Yes, I'm thinking I'll be happy as a pig in shit here.

Monday, April 09, 2007


Four monkeys, one football, can of Crisco. That's how the last three weeks have felt. And now I'm in a very nice hotel in Crystal City (Washington, DC), in a food coma from the amazing meal I just ate at Jaleo. The chef/owner competed against Bobby Flay on Iron Chef America, and won. I've never eaten at one of Bobby Flay's spots, but I know that he does not lose challenges often at all. This was just scrumptious.

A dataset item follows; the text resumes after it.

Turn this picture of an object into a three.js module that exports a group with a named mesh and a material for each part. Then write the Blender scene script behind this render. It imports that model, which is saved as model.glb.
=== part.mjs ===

Last night it was Legal Seafood, where I slurped down the sweetest, plumpest raw oysters known to man and drank a stiff margarita. As I finished my beautifully grilled mahi, jalapeno polenta, and sweet potato fries, and older couple sat at the table to my left, which was close enough to touch and shared the bench seat. "Oh, you poor thing, sitting here all by yourself," the woman said, laughing. I told her I was in DC on business and we got to chatting about Iraq, as is always the case when I tell anyone what I do. Turns out, they were endangered Bush supporters. It's been so long since I met anyone who still admits to supporting that nincompoop, I was startled. They were warm people, though, despite their penchant for spouting bumpersticker slogans disguised as insight, and we actually had a friendly discussion and parted on good terms.

I can do that, you know, talk about something controversial without getting shrill. Not always, but it's there. Depends on the other guy--these folks weren't looking for a fight and neither was I. And there's nothing wrong with eating at a fancy schmancy restaurant alone...there's no "poor thing" about it.

So here's the whole point to this ordeal:

My house in Mississippi. My little corner of paradise. I got all my crap out of storage and into the new place.
I cannot express how glad I am to have wound up the AZ job so I can get back here to my dog, my cats, my family, my home. I hope I never have to go back to Arizona. I hate the desert. All the pretty mountains in the world mean nothing to me if you can't grow tomatoes in the yard.